Да, это был больной человек: агрессивная вспышка на похоронах епископа Мюнстера, отказ от Регины, вся его жизнь подтверждают это, но жить психически здоровым и не реагировать на расстрелы, на репрессии, на отравление людей газами — не это ли самый страшный недуг?
(Когда общество страдает паранойей, возможно, только его шизофреники более-менее нормальны. Свидетельство тому — правда, которую они швыряют в глаза такому обществу!)
И все же он был счастлив, он стал тем, кем хотел стать, он стал-таки мучеником. Ибо кто счастливейший, кроме несчастнейшего, и кто — несчастнейший, как не счастливейший, и что такое жизнь, как не безумие, и вера, как не сумасшествие, и надежда, как не отсрочка удара на плахе…
Возможно, он искал мученичества. В мыслях он видел себя пригвожденным к кресту. Он жаждал поднять или вразумить мир, но надорвался под бременем; его душа не была раздавлена, не была уничтожена, она была разбита, его дух был надорван, его душа была искалечена.
Гений Киркегора — в бесконечности боли, неисчерпанности страсти, в пугающей обнаженности духовных исканий, в абсолютной честности пред собой. Его частная жизнь не заполнена событиями, она заполнена «чистым страданием» — переживанием себя как человека. Все его творчество — экстатическое выражение того, что волнует и мучит всех страждущих: разорванности, раздвоенности, размноженности, бесконечности «я». Это мало кому дано, и потому мало кому понятно: надо или принадлежать к этому сверхсубъективному миру, или набраться смелости признать его недостижимость как полного, абсолютного самоуглубления, сверхпроницательности боли…

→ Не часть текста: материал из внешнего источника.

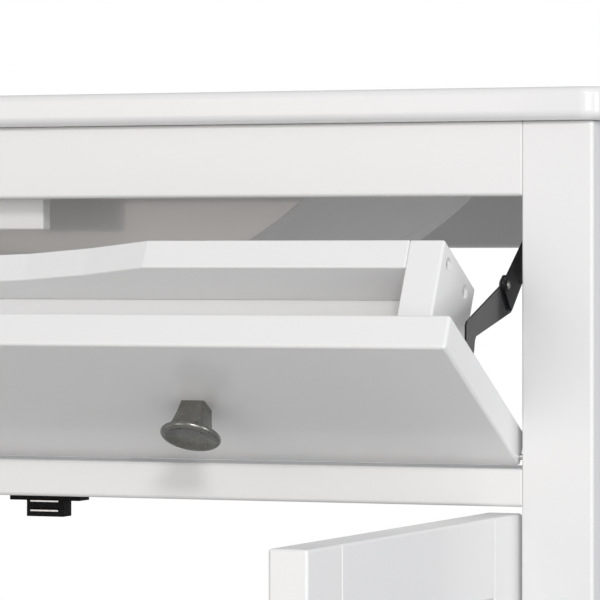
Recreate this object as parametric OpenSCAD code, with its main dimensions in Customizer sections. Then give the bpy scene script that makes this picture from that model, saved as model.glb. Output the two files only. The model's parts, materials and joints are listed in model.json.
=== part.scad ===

Он пытался спастись трудом: «Как принцесса в арабских сказках, я спас себе жизнь, рассказывая сказки». Нет, не спас: загубил. Подавленность — грех или болезнь? — вопрошал он себя. И то, и другое. Но не будь этого, мы не знали бы этого мученика мысли, а значит и себя.
Философия — это интеллектуальная фантазия, мощь субъективности. Странно, что дабы раскрыть эту мощь в полную меру, нужна немощность: Плотин, Декарт, Паскаль, Кант, Киркегор…
«Всё бытие страшит меня, всё в нем непонятно, и больше всего я сам; для меня всё бытие отравлено, и больше всего я сам».